* PROBLEM TO WORK ON *
What follows is a listing; give it again exactly, in its entirety.

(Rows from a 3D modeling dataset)
>>
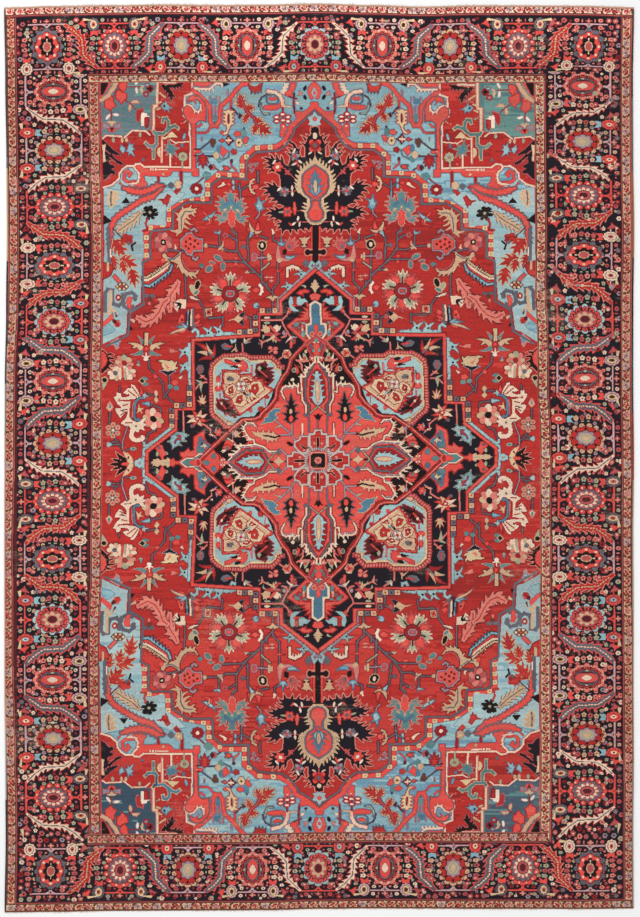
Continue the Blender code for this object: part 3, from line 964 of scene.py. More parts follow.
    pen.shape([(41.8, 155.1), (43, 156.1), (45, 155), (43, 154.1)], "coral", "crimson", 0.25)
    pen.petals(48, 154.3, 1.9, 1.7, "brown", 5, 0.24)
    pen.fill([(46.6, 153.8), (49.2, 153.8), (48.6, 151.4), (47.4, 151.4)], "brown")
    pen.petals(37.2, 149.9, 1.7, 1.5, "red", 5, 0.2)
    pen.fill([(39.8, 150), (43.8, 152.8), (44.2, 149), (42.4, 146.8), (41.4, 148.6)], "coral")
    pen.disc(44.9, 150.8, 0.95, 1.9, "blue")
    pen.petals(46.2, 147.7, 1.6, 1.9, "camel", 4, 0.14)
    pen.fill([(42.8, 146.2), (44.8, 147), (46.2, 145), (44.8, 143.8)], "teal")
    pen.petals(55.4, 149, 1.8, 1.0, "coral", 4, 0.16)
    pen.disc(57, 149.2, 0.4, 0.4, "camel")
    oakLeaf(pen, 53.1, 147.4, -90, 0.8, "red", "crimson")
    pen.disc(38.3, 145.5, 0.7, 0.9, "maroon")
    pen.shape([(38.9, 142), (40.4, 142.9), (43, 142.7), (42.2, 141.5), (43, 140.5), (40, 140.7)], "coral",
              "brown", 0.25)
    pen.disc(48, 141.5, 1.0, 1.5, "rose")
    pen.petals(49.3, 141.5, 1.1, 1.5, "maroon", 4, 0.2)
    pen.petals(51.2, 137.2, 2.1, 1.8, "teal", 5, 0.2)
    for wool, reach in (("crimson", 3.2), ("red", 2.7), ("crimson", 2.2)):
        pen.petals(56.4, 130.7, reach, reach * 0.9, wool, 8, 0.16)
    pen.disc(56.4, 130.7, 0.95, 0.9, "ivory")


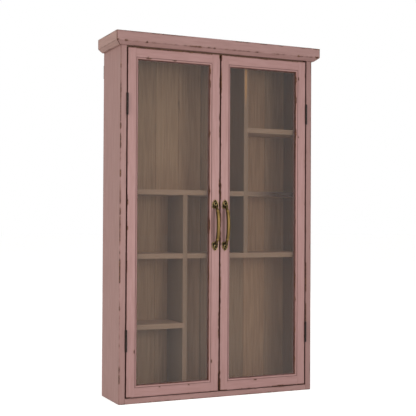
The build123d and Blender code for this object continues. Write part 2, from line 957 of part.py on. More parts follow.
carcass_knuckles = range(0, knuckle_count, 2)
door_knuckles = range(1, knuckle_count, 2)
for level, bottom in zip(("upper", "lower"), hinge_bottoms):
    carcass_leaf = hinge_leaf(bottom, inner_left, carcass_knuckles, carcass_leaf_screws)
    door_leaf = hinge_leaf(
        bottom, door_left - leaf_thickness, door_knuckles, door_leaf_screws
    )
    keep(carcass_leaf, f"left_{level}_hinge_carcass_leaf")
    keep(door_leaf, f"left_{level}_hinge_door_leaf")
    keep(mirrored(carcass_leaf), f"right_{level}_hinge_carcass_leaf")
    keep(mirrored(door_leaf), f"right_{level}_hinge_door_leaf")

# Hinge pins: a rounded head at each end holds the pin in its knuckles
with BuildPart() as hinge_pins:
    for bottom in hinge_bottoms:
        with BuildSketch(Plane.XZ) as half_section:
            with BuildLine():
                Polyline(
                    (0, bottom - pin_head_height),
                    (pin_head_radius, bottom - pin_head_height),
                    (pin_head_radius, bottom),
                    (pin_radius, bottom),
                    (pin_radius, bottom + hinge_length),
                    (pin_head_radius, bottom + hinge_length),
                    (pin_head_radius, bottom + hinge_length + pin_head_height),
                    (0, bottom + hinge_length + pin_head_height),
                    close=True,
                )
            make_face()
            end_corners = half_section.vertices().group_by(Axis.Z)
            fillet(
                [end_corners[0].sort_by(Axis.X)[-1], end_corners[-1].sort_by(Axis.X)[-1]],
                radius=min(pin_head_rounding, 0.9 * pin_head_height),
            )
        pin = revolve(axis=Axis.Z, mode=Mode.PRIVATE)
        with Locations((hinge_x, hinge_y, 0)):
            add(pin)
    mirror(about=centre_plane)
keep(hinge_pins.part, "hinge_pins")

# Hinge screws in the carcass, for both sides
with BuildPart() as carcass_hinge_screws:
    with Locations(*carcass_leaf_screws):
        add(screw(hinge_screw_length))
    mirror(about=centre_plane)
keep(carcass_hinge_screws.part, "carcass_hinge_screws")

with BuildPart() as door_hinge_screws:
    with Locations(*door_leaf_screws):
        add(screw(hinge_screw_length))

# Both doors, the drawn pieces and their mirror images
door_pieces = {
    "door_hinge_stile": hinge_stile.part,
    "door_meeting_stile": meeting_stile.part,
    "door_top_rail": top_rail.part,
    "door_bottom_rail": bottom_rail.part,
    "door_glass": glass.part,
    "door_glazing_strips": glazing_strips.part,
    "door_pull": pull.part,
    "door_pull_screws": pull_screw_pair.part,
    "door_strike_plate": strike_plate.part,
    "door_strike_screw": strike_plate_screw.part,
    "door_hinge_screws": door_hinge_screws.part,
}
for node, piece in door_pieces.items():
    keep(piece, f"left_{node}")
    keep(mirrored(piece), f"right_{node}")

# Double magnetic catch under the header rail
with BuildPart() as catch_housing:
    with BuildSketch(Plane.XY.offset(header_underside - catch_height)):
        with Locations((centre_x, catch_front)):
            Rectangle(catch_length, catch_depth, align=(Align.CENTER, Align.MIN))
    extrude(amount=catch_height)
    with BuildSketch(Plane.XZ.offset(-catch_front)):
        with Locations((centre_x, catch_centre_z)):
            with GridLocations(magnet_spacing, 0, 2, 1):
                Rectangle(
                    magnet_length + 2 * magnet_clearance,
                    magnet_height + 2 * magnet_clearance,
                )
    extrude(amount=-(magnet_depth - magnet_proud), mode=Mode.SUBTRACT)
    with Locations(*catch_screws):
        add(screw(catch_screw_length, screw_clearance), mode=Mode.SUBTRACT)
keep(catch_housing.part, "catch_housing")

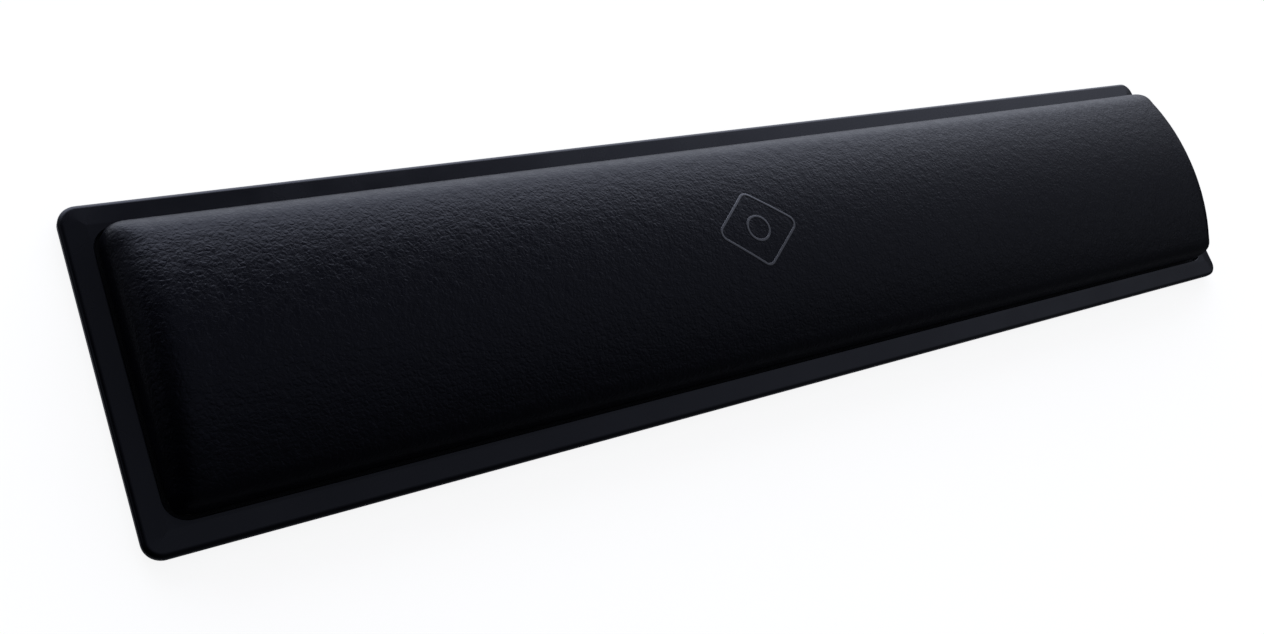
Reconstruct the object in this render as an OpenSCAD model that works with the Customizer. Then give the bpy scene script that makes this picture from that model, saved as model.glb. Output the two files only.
<<
* ANSWER TO THE TASK *
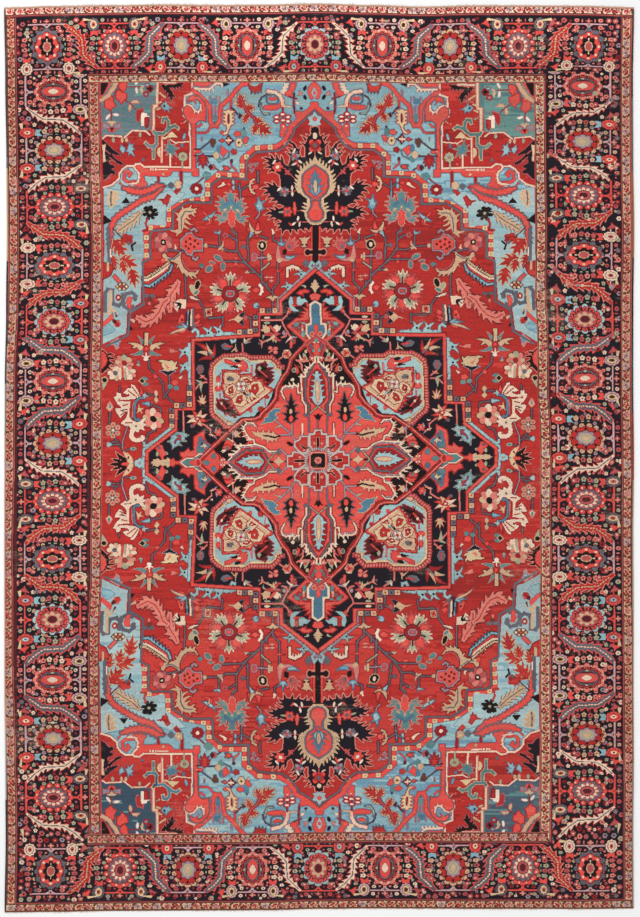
Continue the Blender code for this object: part 3, from line 964 of scene.py. More parts follow.
    pen.shape([(41.8, 155.1), (43, 156.1), (45, 155), (43, 154.1)], "coral", "crimson", 0.25)
    pen.petals(48, 154.3, 1.9, 1.7, "brown", 5, 0.24)
    pen.fill([(46.6, 153.8), (49.2, 153.8), (48.6, 151.4), (47.4, 151.4)], "brown")
    pen.petals(37.2, 149.9, 1.7, 1.5, "red", 5, 0.2)
    pen.fill([(39.8, 150), (43.8, 152.8), (44.2, 149), (42.4, 146.8), (41.4, 148.6)], "coral")
    pen.disc(44.9, 150.8, 0.95, 1.9, "blue")
    pen.petals(46.2, 147.7, 1.6, 1.9, "camel", 4, 0.14)
    pen.fill([(42.8, 146.2), (44.8, 147), (46.2, 145), (44.8, 143.8)], "teal")
    pen.petals(55.4, 149, 1.8, 1.0, "coral", 4, 0.16)
    pen.disc(57, 149.2, 0.4, 0.4, "camel")
    oakLeaf(pen, 53.1, 147.4, -90, 0.8, "red", "crimson")
    pen.disc(38.3, 145.5, 0.7, 0.9, "maroon")
    pen.shape([(38.9, 142), (40.4, 142.9), (43, 142.7), (42.2, 141.5), (43, 140.5), (40, 140.7)], "coral",
              "brown", 0.25)
    pen.disc(48, 141.5, 1.0, 1.5, "rose")
    pen.petals(49.3, 141.5, 1.1, 1.5, "maroon", 4, 0.2)
    pen.petals(51.2, 137.2, 2.1, 1.8, "teal", 5, 0.2)
    for wool, reach in (("crimson", 3.2), ("red", 2.7), ("crimson", 2.2)):
        pen.petals(56.4, 130.7, reach, reach * 0.9, wool, 8, 0.16)
    pen.disc(56.4, 130.7, 0.95, 0.9, "ivory")


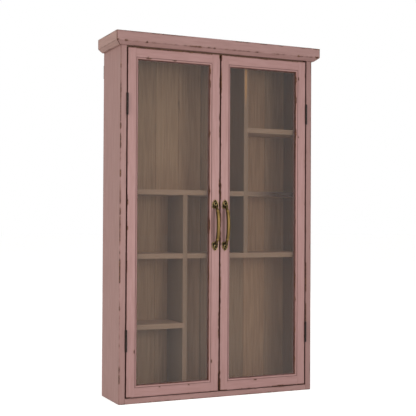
The build123d and Blender code for this object continues. Write part 2, from line 957 of part.py on. More parts follow.
carcass_knuckles = range(0, knuckle_count, 2)
door_knuckles = range(1, knuckle_count, 2)
for level, bottom in zip(("upper", "lower"), hinge_bottoms):
    carcass_leaf = hinge_leaf(bottom, inner_left, carcass_knuckles, carcass_leaf_screws)
    door_leaf = hinge_leaf(
        bottom, door_left - leaf_thickness, door_knuckles, door_leaf_screws
    )
    keep(carcass_leaf, f"left_{level}_hinge_carcass_leaf")
    keep(door_leaf, f"left_{level}_hinge_door_leaf")
    keep(mirrored(carcass_leaf), f"right_{level}_hinge_carcass_leaf")
    keep(mirrored(door_leaf), f"right_{level}_hinge_door_leaf")

# Hinge pins: a rounded head at each end holds the pin in its knuckles
with BuildPart() as hinge_pins:
    for bottom in hinge_bottoms:
        with BuildSketch(Plane.XZ) as half_section:
            with BuildLine():
                Polyline(
                    (0, bottom - pin_head_height),
                    (pin_head_radius, bottom - pin_head_height),
                    (pin_head_radius, bottom),
                    (pin_radius, bottom),
                    (pin_radius, bottom + hinge_length),
                    (pin_head_radius, bottom + hinge_length),
                    (pin_head_radius, bottom + hinge_length + pin_head_height),
                    (0, bottom + hinge_length + pin_head_height),
                    close=True,
                )
            make_face()
            end_corners = half_section.vertices().group_by(Axis.Z)
            fillet(
                [end_corners[0].sort_by(Axis.X)[-1], end_corners[-1].sort_by(Axis.X)[-1]],
                radius=min(pin_head_rounding, 0.9 * pin_head_height),
            )
        pin = revolve(axis=Axis.Z, mode=Mode.PRIVATE)
        with Locations((hinge_x, hinge_y, 0)):
            add(pin)
    mirror(about=centre_plane)
keep(hinge_pins.part, "hinge_pins")

# Hinge screws in the carcass, for both sides
with BuildPart() as carcass_hinge_screws:
    with Locations(*carcass_leaf_screws):
        add(screw(hinge_screw_length))
    mirror(about=centre_plane)
keep(carcass_hinge_screws.part, "carcass_hinge_screws")

with BuildPart() as door_hinge_screws:
    with Locations(*door_leaf_screws):
        add(screw(hinge_screw_length))

# Both doors, the drawn pieces and their mirror images
door_pieces = {
    "door_hinge_stile": hinge_stile.part,
    "door_meeting_stile": meeting_stile.part,
    "door_top_rail": top_rail.part,
    "door_bottom_rail": bottom_rail.part,
    "door_glass": glass.part,
    "door_glazing_strips": glazing_strips.part,
    "door_pull": pull.part,
    "door_pull_screws": pull_screw_pair.part,
    "door_strike_plate": strike_plate.part,
    "door_strike_screw": strike_plate_screw.part,
    "door_hinge_screws": door_hinge_screws.part,
}
for node, piece in door_pieces.items():
    keep(piece, f"left_{node}")
    keep(mirrored(piece), f"right_{node}")

# Double magnetic catch under the header rail
with BuildPart() as catch_housing:
    with BuildSketch(Plane.XY.offset(header_underside - catch_height)):
        with Locations((centre_x, catch_front)):
            Rectangle(catch_length, catch_depth, align=(Align.CENTER, Align.MIN))
    extrude(amount=catch_height)
    with BuildSketch(Plane.XZ.offset(-catch_front)):
        with Locations((centre_x, catch_centre_z)):
            with GridLocations(magnet_spacing, 0, 2, 1):
                Rectangle(
                    magnet_length + 2 * magnet_clearance,
                    magnet_height + 2 * magnet_clearance,
                )
    extrude(amount=-(magnet_depth - magnet_proud), mode=Mode.SUBTRACT)
    with Locations(*catch_screws):
        add(screw(catch_screw_length, screw_clearance), mode=Mode.SUBTRACT)
keep(catch_housing.part, "catch_housing")

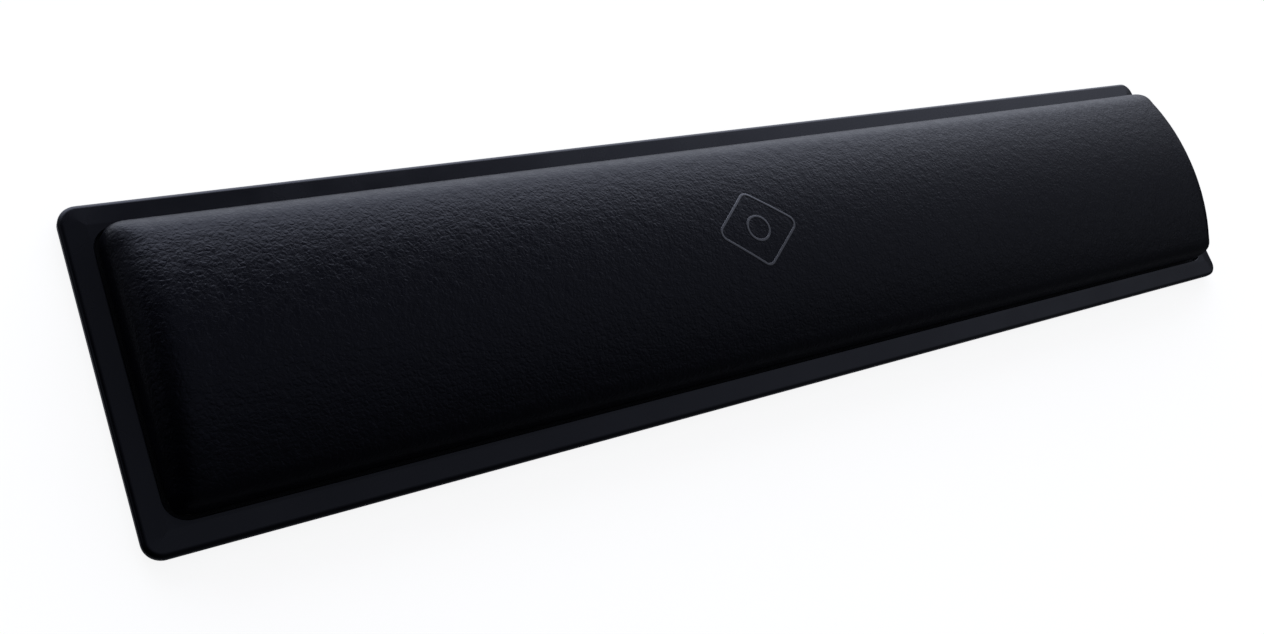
Reconstruct the object in this render as an OpenSCAD model that works with the Customizer. Then give the bpy scene script that makes this picture from that model, saved as model.glb. Output the two files only.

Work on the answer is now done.